Fed president: Near-zero interest rates may be needed for three years
Dallas Federal Reserve President Robert Kaplan said Monday that near-zero interest rates will likely be needed for the next two to three years.
Kaplan told Bloomberg Television that he would prefer the Federal Reserve not commit to low borrowing costs beyond that point. He also said he expects the U.S. unemployment rate to reach 4 percent or 3.5 percent by 2023, dropping from its current 8.4 percent.
“I probably think it’s appropriate to remain accommodative, or maybe even highly accommodative,” Kaplan said. “I’m not sure it’s appropriate to decide right now that at that point we should leave rates at zero; I would rather leave those judgments to future committees.”
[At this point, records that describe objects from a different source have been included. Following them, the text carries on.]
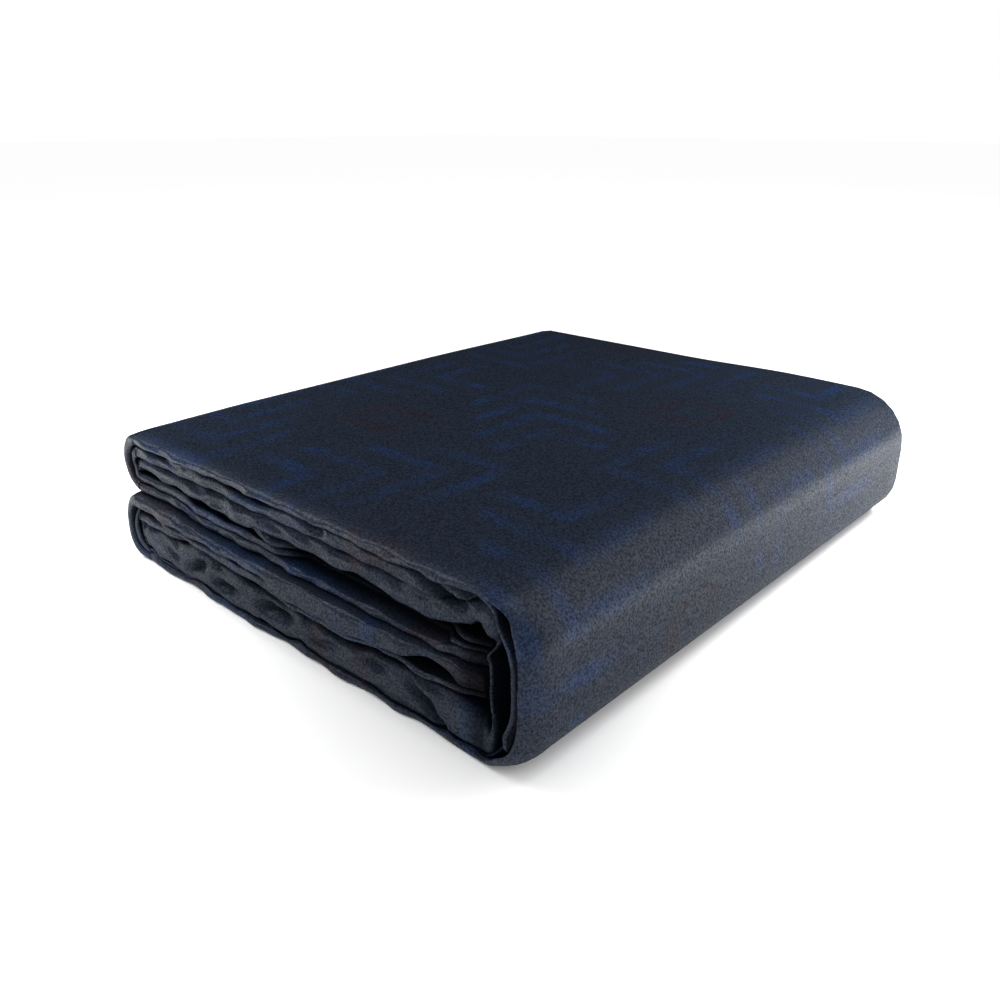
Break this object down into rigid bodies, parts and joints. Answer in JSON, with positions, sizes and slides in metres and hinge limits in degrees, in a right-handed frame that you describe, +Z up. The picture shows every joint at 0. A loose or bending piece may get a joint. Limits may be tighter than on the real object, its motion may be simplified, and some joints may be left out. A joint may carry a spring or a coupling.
{
  "type": "folded comforter",
  "caption": "Light quilted comforter folded flat for a shelf, hems in front, small folds at one end and a big round fold at the other.",
  "frame": {"origin": "middle of the base of the folded stack", "axes": "+Z up, +X from the two small folds to the big round fold, +Y from the hems to the back folds"},
  "size_m": [0.445, 0.538, 0.116],
  "materials": {
    "sateen": "dark navy woven sateen with a soft sheen and a faint blue nested-corner pattern"
  },
  "bodies": {
    "root": {"comforter": "sateen"}
  },
  "joints": []
}
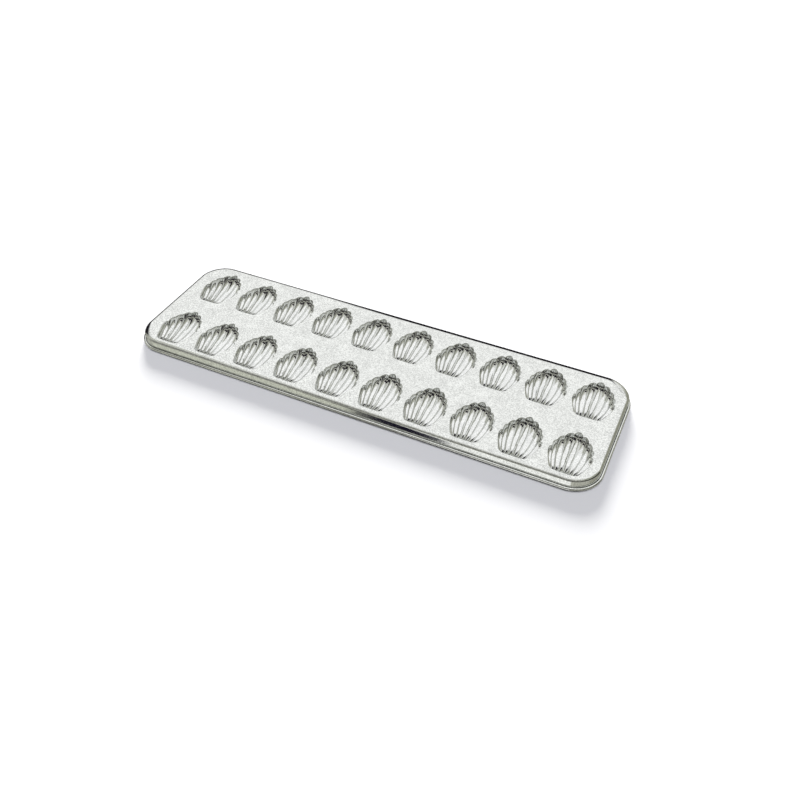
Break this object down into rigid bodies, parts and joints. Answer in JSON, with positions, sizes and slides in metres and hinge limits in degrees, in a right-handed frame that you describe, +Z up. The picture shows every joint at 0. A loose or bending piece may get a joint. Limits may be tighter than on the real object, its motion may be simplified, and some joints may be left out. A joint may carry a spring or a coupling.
{
  "type": "madeleine sheet",
  "caption": "Flat tinplate baking sheet with rows of small fluted shell-shaped moulds, a folded skirt and a rolled wired rim.",
  "frame": {"origin": "on the table below the middle of the sheet", "axes": "+X along the rows, +Y from the hinge side of the shells to their fan side, +Z up"},
  "size_m": [0.3946, 0.1212, 0.0114],
  "materials": {
    "deck_tin": "bright tinplate, slightly dulled, flat sheet",
    "shell_tin": "bright tinplate, drawn and glossy",
    "wire": "plain steel wire, hidden in the rolled rim"
  },
  "bodies": {
    "root": {"deck_sheet": "deck_tin", "rim_wire": "wire", "shell_cup_front_01": "shell_tin", "shell_cup_front_02": "shell_tin", "shell_cup_front_03": "shell_tin", "shell_cup_front_04": "shell_tin", "shell_cup_front_05": "shell_tin", "shell_cup_front_06": "shell_tin", "shell_cup_front_07": "shell_tin", "shell_cup_front_08": "shell_tin", "shell_cup_front_09": "shell_tin", "shell_cup_front_10": "shell_tin", "shell_cup_back_01": "shell_tin", "shell_cup_back_02": "shell_tin", "shell_cup_back_03": "shell_tin", "shell_cup_back_04": "shell_tin", "shell_cup_back_05": "shell_tin", "shell_cup_back_06": "shell_tin", "shell_cup_back_07": "shell_tin", "shell_cup_back_08": "shell_tin", "shell_cup_back_09": "shell_tin", "shell_cup_back_10": "shell_tin"}
  },
  "joints": []
}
The interview marked Kaplan’s first public remarks since he voted against the Fed’s move to commit to low rates until inflation reaches and is on pace to “moderately exceed” 2 percent, according to Reuters.
He told Bloomberg Television that the costs of making the commitment outweighed any benefits.
Kaplan added that a fall in stock prices after the Fed’s decision was made public last week could be a healthy correction as long as credit spreads don’t widen. But he noted the markets haven’t completely taken into account the Fed’s announcement.
He also said the U.S. economy is probably growing at a 30 percent annual pace this quarter and expects it to continue its growth into 2021 as it continues to combat the economic impact of the coronavirus pandemic, according to Reuters.